The central character of Agnieszka Holland’s “Spoor” is a lonely, moon-faced schoolteacher who lives in a mountain village near the border of Poland and the Czech Republic and insists on being called by her last name: Duszejko. Each morning, she rises in the country and greets the sun with her two dogs, then whiles away the day. It’s a quiet life, in the kind of setting where not much happens. Or, at least, that’s how it seems until Duszejko learns that her canine companions have gone missing, at which point the film starts to introduce its assaultively colorful cast of characters.
There’s the grizzled poacher next door who keeps his own dog locked in a shed. There’s the swank girl who works in a local boutique and moonlights at a sex club. There’s the baby-faced epileptic computer wizard. There’s the sadistic priest who tells Duszejko that it’s perfectly OK to kill animals, because they “don’t have souls.” There’s the angry hooded police chief who treats her like a criminal. The heart of “Spoor” is set in the wintry wilderness, yet the movie, adapted from a novel called “Drive Your Plough Over the Bones of the Dead,” plays as if someone had tried to binge-cram a dozen episodes of a Polish version of “Fargo” into one feature-length film.
Agniezska Madat, who plays Duszejko, is a commanding actress who looks like the earth-mother version of Aileen Wournos. Duszejko, we learn, is a retired civil engineer, though that doesn’t quite square with her hippie-peasant mien. Then again, nothing in the move squares. “Spoor” is a kind of murder mystery, since characters keep showing up dead, and the audience has a theoretical interest in discovering the identity of the woodland serial killer who is apparently responsible. The victims are all local hunters, and every crime scene is marked by tell-tale animal tracks. Beyond that, though, there are no clues; each corpse is another red herring. The movie is murky and disjointed, held together not so much by what happens as by a vague atmosphere of obsession.

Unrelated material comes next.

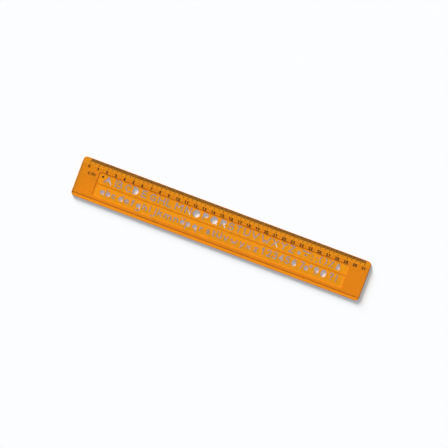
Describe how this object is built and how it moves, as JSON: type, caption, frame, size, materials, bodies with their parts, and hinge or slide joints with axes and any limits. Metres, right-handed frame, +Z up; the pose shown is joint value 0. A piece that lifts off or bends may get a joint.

Duszejko is an astrology freak, as well as a devoted defender of animals rights, and she seems to have chosen the right place to live. The country locale of “Spoor” is crawling with indigenous species — deer and wild boar, badgers and polecats. We see them scurrying through the woods, and occasionally one of the critters shows up bloody and dead, which is enough to cause Duszejko to weep in agony. She’s a mixture of squishy feeling and crusading righteousness, and she is also one of those protagonists who can be classified as an unreliable narrator. Yet in “Spoor,” the real unreliable narrator is Agnieszka Holland. Scene for scene, she stages the film with confidence and a feeling for mood, yet nothing in it hangs together.
Beneath the lurches in logic, the episodic storyline that never gets going, one discerns the fuzzy outlines of a “vision.” Men are hunters and stalkers. Religion is a lie that pretends to have compassion but doesn’t recognize all of God’s creatures. It’s up to women, who pose as the passive ones, to right the wrongs of the universe with their secretive action. The best thing in “Spoor” is Madat’s performance; she makes Duszejko a figure of equal parts love and rage. Yet the movie is the sort of mess that seems to keep starting over, and you may wind up wishing that you could transport the character to a better film, one that wasn’t too busy undercutting the audience to give it something to rely on.